In a brief story posted July 29, 2011 on the Life magazine pictures of the day site, there was notice that Bob Bradley had been fired as the head coach of American men's national soccer team. (Bradley had taken the team to the round of 16 at the 2010 World Cup, not bad for a nation that really doesn't play "futbol" very much.) Prominent on his jacket in the photo there, http://www.life.com/image/ugc1266191/in-carousel/21231, was the coat of arms-like logo of the soccer team; something that I, not being very much of a sports fan, hadn’t seen before.
Even though the tinctures have been rearranged (blue and white stripes where the national arms of the United States are white and red, and with red in chief instead of a blue chief), the logo certainly does say “USA” pretty definitively, even without the prominent “US” and the soccer ball on the fess.

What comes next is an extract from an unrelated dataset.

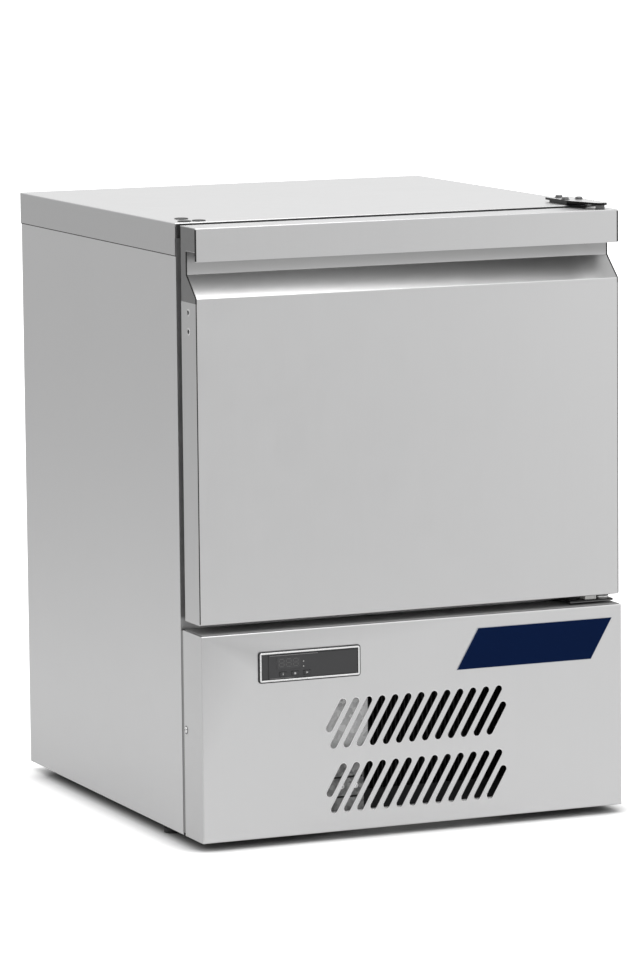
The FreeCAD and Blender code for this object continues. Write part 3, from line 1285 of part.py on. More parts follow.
failed = [thing.Name for thing in doc.Objects if "Invalid" in thing.State or "Error" in thing.State]
bad = [thing.Label for thing in NODES if thing.Shape.isNull() or not thing.Shape.isValid()]
if failed or bad:
    raise SystemExit("failed objects: " + str(failed) + ", bad shapes: " + str(bad))

os.makedirs("parts", exist_ok=True)
for piece in NODES:
    piece.Shape.exportStep(os.path.join("parts", piece.Label + ".step"))
print(len(NODES), "pieces written")
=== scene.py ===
import math

import bmesh
import bpy
from mathutils import Matrix, Vector


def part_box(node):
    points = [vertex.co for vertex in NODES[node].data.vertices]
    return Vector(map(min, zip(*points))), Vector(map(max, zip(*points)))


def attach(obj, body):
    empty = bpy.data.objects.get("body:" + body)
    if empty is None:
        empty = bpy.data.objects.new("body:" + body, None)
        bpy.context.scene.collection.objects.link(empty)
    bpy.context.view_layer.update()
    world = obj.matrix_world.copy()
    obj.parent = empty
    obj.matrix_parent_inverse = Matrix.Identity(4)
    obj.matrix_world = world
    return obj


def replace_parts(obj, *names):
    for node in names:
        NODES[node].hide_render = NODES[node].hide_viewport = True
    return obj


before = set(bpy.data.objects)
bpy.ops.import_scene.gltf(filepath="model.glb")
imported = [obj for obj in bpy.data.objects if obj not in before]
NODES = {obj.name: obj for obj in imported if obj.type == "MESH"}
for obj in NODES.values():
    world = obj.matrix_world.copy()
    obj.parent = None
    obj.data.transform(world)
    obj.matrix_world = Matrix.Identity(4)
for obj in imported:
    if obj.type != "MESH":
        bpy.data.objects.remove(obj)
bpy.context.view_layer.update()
SCENE = bpy.context.scene
MM = 0.001

# ---------------------------------------------------------------- shared shader groups


def new_group(name, inputs, outputs):
    """An empty shader group with named sockets; inputs are (name, type, default)."""
    tree = bpy.data.node_groups.new(name, "ShaderNodeTree")
    for label, kind, default in inputs:
        socket = tree.interface.new_socket(name=label, in_out="INPUT", socket_type=kind)
        if default is not None:
            socket.default_value = default
    for label, kind in outputs:
        tree.interface.new_socket(name=label, in_out="OUTPUT", socket_type=kind)
    return tree, tree.nodes.new("NodeGroupInput"), tree.nodes.new("NodeGroupOutput")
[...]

My attempt at a blazon (a verbal description of a coat of arms, which would allow someone else to reproduce the image) would be: Per fess Gules and paly of eleven Azure and Argent, on a fess Argent a soccer ball soaring toward sinister chief Proper issuing towards dexter base eight piles Azure between the letters U and S Gules, in chief three mullets gyronny of ten Azure and Argent.
“The fewer Words you make use of in Blazoning a Coat, the better it is Blazon’d.” (Samuel Kent, The Banner Display’d: or, An Abridgment of Guillim, 1726, Vol. 1, p. 7)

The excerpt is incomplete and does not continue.